▶ [WHAT THE EXERCISE ASKS] Write out exactly the lines between the line containing "mesh.materials.append(skin_material())" and the line containing "return low, high", including both of those lines, and nothing more.
%%
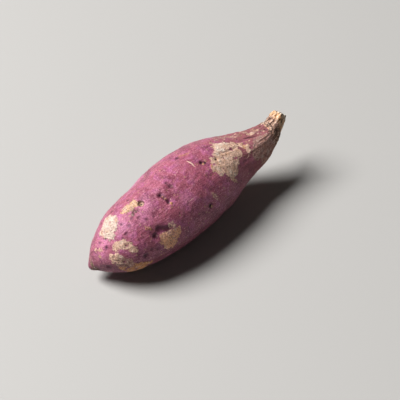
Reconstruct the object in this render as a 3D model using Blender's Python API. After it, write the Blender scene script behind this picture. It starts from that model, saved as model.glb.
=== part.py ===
"""A purple sweet potato lying on its belly, with its root tip towards -X and its stem end towards +X.

The tuber grew in one piece, so it is one solid: a spindle that swells from a small corky root tip to its
belly, and runs out through a ridged neck into the woody stub where the vine broke off. Its skin has
shallow eyes, set in dents, and long soft flats between its lobes.

A place on the skin has two coordinates. Along is the share of the length from the root tip to the end of
the stub. Clock is the angle round the mid-line in degrees: 0 is up, 90 is the -Y side, 180 is down.
"""

import math
from dataclasses import dataclass

import bmesh
import bpy
from mathutils import Vector

MM = 0.001

# Driving dimensions.
LENGTH = 170 * MM
GREATEST_RADIUS = 27.6 * MM
BELLY_PRESS = 1.3 * MM  # how far the belly is pressed flat where it lies

# The grid of the skin: rings from tip to tip, and points round each ring.
RINGS = 88
SIDES = 56

# The neck is where the ridges run, and the stub is bare wood.
NECK_START = 0.66
STUB_START = 0.93
NECK_RIDGE_COUNT = 5
NECK_RIDGE_HEIGHT = 0.055  # share of the neck's own radius
NECK_RIDGE_TWIST = 40.0  # degrees that a ridge would turn over the whole length
STUB_SPLINTER_COUNT = 9
STUB_SPLINTER_HEIGHT = 0.06
STUB_SLANT = 1.5 * MM  # how much further the break reaches on one side than in its middle
STUB_SLANT_CLOCK = 125.0
STUB_RIM = 0.9945  # where the side of the stub ends and the break begins
STUB_HOLLOW = 0.9 * MM  # depth of the break's middle below its rim

SKIN_COLOUR = (0.36, 0.10, 0.24, 1.0)
SKIN_ROUGHNESS = 0.55


@dataclass(frozen=True)
class Station:
    """One cross-section of the spindle."""

    along: float  # share of LENGTH
    sway: float  # sideways from the chord between the tips, + towards +Y
    lift: float  # above the mid-line's height at the belly
    girth: float  # share of GREATEST_RADIUS


STATIONS = (
    Station(0.000, -1.6 * MM, -16.4 * MM, 0.00),
    Station(0.016, -2.4 * MM, -14.4 * MM, 0.17),
    Station(0.065, -4.8 * MM, -9.6 * MM, 0.50),
    Station(0.153, -7.4 * MM, -3.8 * MM, 0.80),
    Station(0.258, -7.5 * MM, -1.1 * MM, 0.91),
    Station(0.447, -3.3 * MM, 0.0 * MM, 1.00),
    Station(0.582, -1.3 * MM, 0.6 * MM, 0.94),
    Station(0.670, -1.6 * MM, 1.8 * MM, 0.81),
    Station(0.753, -3.3 * MM, 3.7 * MM, 0.62),
    Station(0.847, -5.6 * MM, 7.5 * MM, 0.44),
    Station(0.912, -5.0 * MM, 11.6 * MM, 0.30),
    Station(0.958, -3.2 * MM, 15.2 * MM, 0.205),
    Station(0.995, -1.2 * MM, 18.3 * MM, 0.145),
    Station(1.000, -1.0 * MM, 18.7 * MM, 0.00),
)


@dataclass(frozen=True)
class Lobe:
    """A wave round the cross-section, which turns slowly along the length."""

    waves: int
    height: float  # share of the radius
    clock: float  # where its crest lies at the root tip
    twist: float  # degrees that the crest turns over the whole length


LOBES = (
    Lobe(2, 0.014, 60.0, 70.0),
    Lobe(3, 0.016, 20.0, -80.0),
    Lobe(4, 0.009, 75.0, 45.0),
    Lobe(7, 0.004, 10.0, -30.0),
)


@dataclass(frozen=True)
class Eye:
    """A bud or root scar, sunk in a round dent."""

    along: float
    clock: float
    radius: float
    depth: float


EYES = (
    Eye(0.236, 4.0, 4.5 * MM, 1.1 * MM),
    Eye(0.306, 13.0, 4.5 * MM, 1.0 * MM),
    Eye(0.310, 27.0, 4.5 * MM, 1.1 * MM),
    Eye(0.216, 56.0, 4.5 * MM, 1.0 * MM),
    Eye(0.245, 56.0, 7.0 * MM, 1.1 * MM),
    Eye(0.595, 22.0, 4.5 * MM, 0.6 * MM),
    Eye(0.535, 16.0, 4.5 * MM, 0.7 * MM),
    Eye(0.458, 71.0, 5.0 * MM, 0.7 * MM),
    Eye(0.482, -17.0, 4.5 * MM, 0.5 * MM),
    Eye(0.105, 14.0, 4.5 * MM, 0.6 * MM),
    Eye(0.160, 125.0, 5.0 * MM, 0.9 * MM),
    Eye(0.390, 140.0, 6.0 * MM, 0.8 * MM),
    Eye(0.670, 130.0, 6.0 * MM, 0.9 * MM),
    Eye(0.230, 225.0, 6.0 * MM, 1.1 * MM),
    Eye(0.450, 245.0, 6.5 * MM, 1.2 * MM),
    Eye(0.600, 270.0, 5.5 * MM, 0.9 * MM),
    Eye(0.320, 275.0, 5.5 * MM, 1.0 * MM),
    Eye(0.720, 235.0, 5.5 * MM, 0.9 * MM),
)


def slopes_of(keys, values):
    """The slope at each key of a smooth curve that doesn't overshoot its values."""
    steps = [
        (values[i + 1] - values[i]) / (keys[i + 1] - keys[i])
        for i in range(len(keys) - 1)
    ]
    slopes = [steps[0]]
    for before, after in zip(steps, steps[1:]):
        same_way = before * after > 0
        slopes.append(2 * before * after / (before + after) if same_way else 0.0)
    return slopes + [steps[-1]]


def curve_through(keys, values):
    """A function that follows the values smoothly from key to key."""
    slopes = slopes_of(keys, values)

    def value_at(place):
        i = max(0, min(len(keys) - 2, sum(place >= key for key in keys) - 1))
        width = keys[i + 1] - keys[i]
        t = (place - keys[i]) / width
        start, end = values[i], values[i + 1]
        rise_out, rise_in = slopes[i] * width, slopes[i + 1] * width
        return (
            start * (1 + 2 * t) * (1 - t) ** 2
            + rise_out * t * (1 - t) ** 2
            + end * t**2 * (3 - 2 * t)
            + rise_in * t**2 * (t - 1)
        )

    return value_at


STATION_KEYS = [station.along for station in STATIONS]
sway_at = curve_through(STATION_KEYS, [station.sway for station in STATIONS])
lift_at = curve_through(STATION_KEYS, [station.lift for station in STATIONS])
# The square of the girth grows evenly from a blunt tip, so that is what is followed.
girth_squared_at = curve_through(STATION_KEYS, [s.girth**2 for s in STATIONS])


def fade_in(place, start, end):
    """0 before start, 1 after end, and a soft step between them."""
    t = max(0.0, min(1.0, (place - start) / (end - start)))
    return t * t * (3 - 2 * t)


def spine(along):
    """The mid-line's point at this share of the length."""
    height = GREATEST_RADIUS - BELLY_PRESS + lift_at(along)
    return Vector((along * LENGTH, sway_at(along), height))


def outward(along, clock):
    """The direction away from the mid-line, square to its run on both sides of this place."""
    reach = 0.05
    tangent = spine(min(1.0, along + reach)) - spine(max(0.0, along - reach))
    side = tangent.cross(Vector((0, 0, 1))).normalized()
    top = side.cross(tangent).normalized()
    angle = math.radians(clock)
    return top * math.cos(angle) + side * math.sin(angle)


def radius_at(along, clock):
    """The skin's distance from the mid-line, before the eyes are sunk into it."""
    radius = GREATEST_RADIUS * math.sqrt(max(0.0, girth_squared_at(along)))
    shape = 1.0
    for lobe in LOBES:
        turn = clock - lobe.clock - lobe.twist * along
        shape += lobe.height * math.cos(lobe.waves * math.radians(turn))
    on_neck = fade_in(along, NECK_START, STUB_START)
    neck_turn = math.radians(clock - NECK_RIDGE_TWIST * along)
    neck_ridges = math.cos(NECK_RIDGE_COUNT * neck_turn)
    shape += NECK_RIDGE_HEIGHT * on_neck * neck_ridges
    on_stub = fade_in(along, STUB_START, 1.0)
    splinters = math.cos(STUB_SPLINTER_COUNT * math.radians(clock))
    return radius * (shape + STUB_SPLINTER_HEIGHT * on_stub * splinters)


def break_shift(along, clock):
    """How far the stub's end is moved along the length, for its slanting, hollow break."""
    slant = STUB_SLANT * math.cos(math.radians(clock - STUB_SLANT_CLOCK))
    to_rim = fade_in(along, STUB_START, STUB_RIM)
    past_rim = fade_in(along, STUB_RIM, 1.0)
    return slant * to_rim * (1 - past_rim) - STUB_HOLLOW * past_rim


def bare_point(along, clock):
    """The skin's point before the eyes are sunk into it."""
    point = spine(along) + outward(along, clock) * radius_at(along, clock)
    point.x += break_shift(along, clock)
    return point


EYE_CENTRES = [(eye, bare_point(eye.along, eye.clock)) for eye in EYES]


def eye_depth(point):
    """How deep the eyes' round dents are at a point of the skin."""
    depth = 0.0
    for eye, centre in EYE_CENTRES:
        distance = (point - centre).length / eye.radius
        depth += eye.depth * math.exp(-2 * distance**2)
    return depth


def skin_point(along, clock):
    """The finished skin's point, on or above the surface that the tuber lies on."""
    point = bare_point(along, clock)
    point -= outward(along, clock) * eye_depth(point)
    point.z = max(point.z, 0.0)
    return point


def grow_tuber(bm):
    """Turns a sphere with its poles at the two tips into the tuber."""
    bmesh.ops.create_uvsphere(bm, u_segments=SIDES, v_segments=RINGS, radius=1.0)
    for vert in bm.verts:
        along = (1 + vert.co.z) / 2
        clock = math.degrees(math.atan2(-vert.co.x, vert.co.y)) % 360
        vert.co = skin_point(along, clock)


def centre_over_origin(bm):
    """Moves the tuber sideways until the middle of its box is over the origin."""
    for axis in (0, 1):
        places = [vert.co[axis] for vert in bm.verts]
        middle = (min(places) + max(places)) / 2
        for vert in bm.verts:
            vert.co[axis] -= middle


def skin_material():
    """Dull, slightly sheeny purple skin."""
    material = bpy.data.materials.new("purple_skin")
    material.use_nodes = True
    shader = material.node_tree.nodes["Principled BSDF"]
    shader.inputs["Base Color"].default_value = SKIN_COLOUR
    shader.inputs["Roughness"].default_value = SKIN_ROUGHNESS
    material.diffuse_color = SKIN_COLOUR
    return material


def make_tuber(collection):
    """The tuber's object, in its collection."""
    bm = bmesh.new()
    grow_tuber(bm)
    centre_over_origin(bm)
    mesh = bpy.data.meshes.new("tuber")
    bm.to_mesh(mesh)
    bm.free()
    mesh.shade_smooth()
    mesh.materials.append(skin_material())
    tuber = bpy.data.objects.new("tuber", mesh)
    collection.objects.link(tuber)
    return tuber


def main():
    for old in list(bpy.data.objects):
        bpy.data.objects.remove(old)
    collection = bpy.data.collections.new("purple_sweet_potato")
    bpy.context.scene.collection.children.link(collection)
    make_tuber(collection)


if __name__ == "__main__":
    main()
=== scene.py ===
"""The looks of a purple sweet potato: its skin, scurf, eyes, cracked neck and broken woody stub.

The tuber's own solid sets its size and form. This script takes a finer copy of it, works the small
relief into that copy, marks on it where each kind of surface lies, and gives it one skin material
that reads the marks. A place on the skin is a share of the length, from the root tip to the stub's
end, and a clock angle round the mid-line in degrees: 0 is up, 90 is the -Y side, 180 is down and
270 is the +Y side.
"""

import logging
import math
from collections.abc import Iterable
from dataclasses import dataclass, field
from enum import Enum

import bmesh
import bpy
import numpy as np
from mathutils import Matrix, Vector, noise
from mathutils.bvhtree import BVHTree


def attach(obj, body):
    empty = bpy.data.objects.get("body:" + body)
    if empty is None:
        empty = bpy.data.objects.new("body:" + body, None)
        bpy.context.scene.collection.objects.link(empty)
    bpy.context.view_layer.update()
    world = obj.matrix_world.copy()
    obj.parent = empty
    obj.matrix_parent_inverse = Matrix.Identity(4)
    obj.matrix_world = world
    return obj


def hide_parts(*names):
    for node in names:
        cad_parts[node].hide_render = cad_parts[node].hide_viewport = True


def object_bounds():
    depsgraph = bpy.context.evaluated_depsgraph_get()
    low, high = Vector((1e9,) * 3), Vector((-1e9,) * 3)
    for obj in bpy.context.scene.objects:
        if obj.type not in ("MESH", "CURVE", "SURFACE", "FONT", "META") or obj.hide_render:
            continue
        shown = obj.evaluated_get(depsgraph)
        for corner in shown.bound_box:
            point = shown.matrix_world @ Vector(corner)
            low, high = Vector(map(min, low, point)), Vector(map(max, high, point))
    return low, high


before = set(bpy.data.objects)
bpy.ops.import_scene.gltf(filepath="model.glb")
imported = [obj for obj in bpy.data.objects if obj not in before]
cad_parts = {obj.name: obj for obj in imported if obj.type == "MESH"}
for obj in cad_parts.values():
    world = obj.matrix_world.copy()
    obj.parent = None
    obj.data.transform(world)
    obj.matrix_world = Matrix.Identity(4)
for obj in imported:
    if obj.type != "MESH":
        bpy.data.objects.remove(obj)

CAD_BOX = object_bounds()
MM = 0.001
ROOT_BODY = "root"
TUBER_NODE = "tuber"

# Sockets of a colour Mix node, and of a float one.
FACTOR, COLOUR_A, COLOUR_B, COLOUR_OUT = 0, 6, 7, 2
FLOAT_A, FLOAT_B, FLOAT_OUT = 2, 3, 0

# Types that the signatures name.
Tree = bpy.types.NodeTree
Socket = bpy.types.NodeSocket
Colour = tuple[float, float, float, float]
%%
▶ [TASK ANSWER]
    mesh.materials.append(skin_material())
    tuber = bpy.data.objects.new("tuber", mesh)
    collection.objects.link(tuber)
    return tuber


def main():
    for old in list(bpy.data.objects):
        bpy.data.objects.remove(old)
    collection = bpy.data.collections.new("purple_sweet_potato")
    bpy.context.scene.collection.children.link(collection)
    make_tuber(collection)


if __name__ == "__main__":
    main()
=== scene.py ===
"""The looks of a purple sweet potato: its skin, scurf, eyes, cracked neck and broken woody stub.

The tuber's own solid sets its size and form. This script takes a finer copy of it, works the small
relief into that copy, marks on it where each kind of surface lies, and gives it one skin material
that reads the marks. A place on the skin is a share of the length, from the root tip to the stub's
end, and a clock angle round the mid-line in degrees: 0 is up, 90 is the -Y side, 180 is down and
270 is the +Y side.
"""

import logging
import math
from collections.abc import Iterable
from dataclasses import dataclass, field
from enum import Enum

import bmesh
import bpy
import numpy as np
from mathutils import Matrix, Vector, noise
from mathutils.bvhtree import BVHTree


def attach(obj, body):
    empty = bpy.data.objects.get("body:" + body)
    if empty is None:
        empty = bpy.data.objects.new("body:" + body, None)
        bpy.context.scene.collection.objects.link(empty)
    bpy.context.view_layer.update()
    world = obj.matrix_world.copy()
    obj.parent = empty
    obj.matrix_parent_inverse = Matrix.Identity(4)
    obj.matrix_world = world
    return obj


def hide_parts(*names):
    for node in names:
        cad_parts[node].hide_render = cad_parts[node].hide_viewport = True


def object_bounds():
    depsgraph = bpy.context.evaluated_depsgraph_get()
    low, high = Vector((1e9,) * 3), Vector((-1e9,) * 3)
    for obj in bpy.context.scene.objects:
        if obj.type not in ("MESH", "CURVE", "SURFACE", "FONT", "META") or obj.hide_render:
            continue
        shown = obj.evaluated_get(depsgraph)
        for corner in shown.bound_box:
            point = shown.matrix_world @ Vector(corner)
            low, high = Vector(map(min, low, point)), Vector(map(max, high, point))
    return low, high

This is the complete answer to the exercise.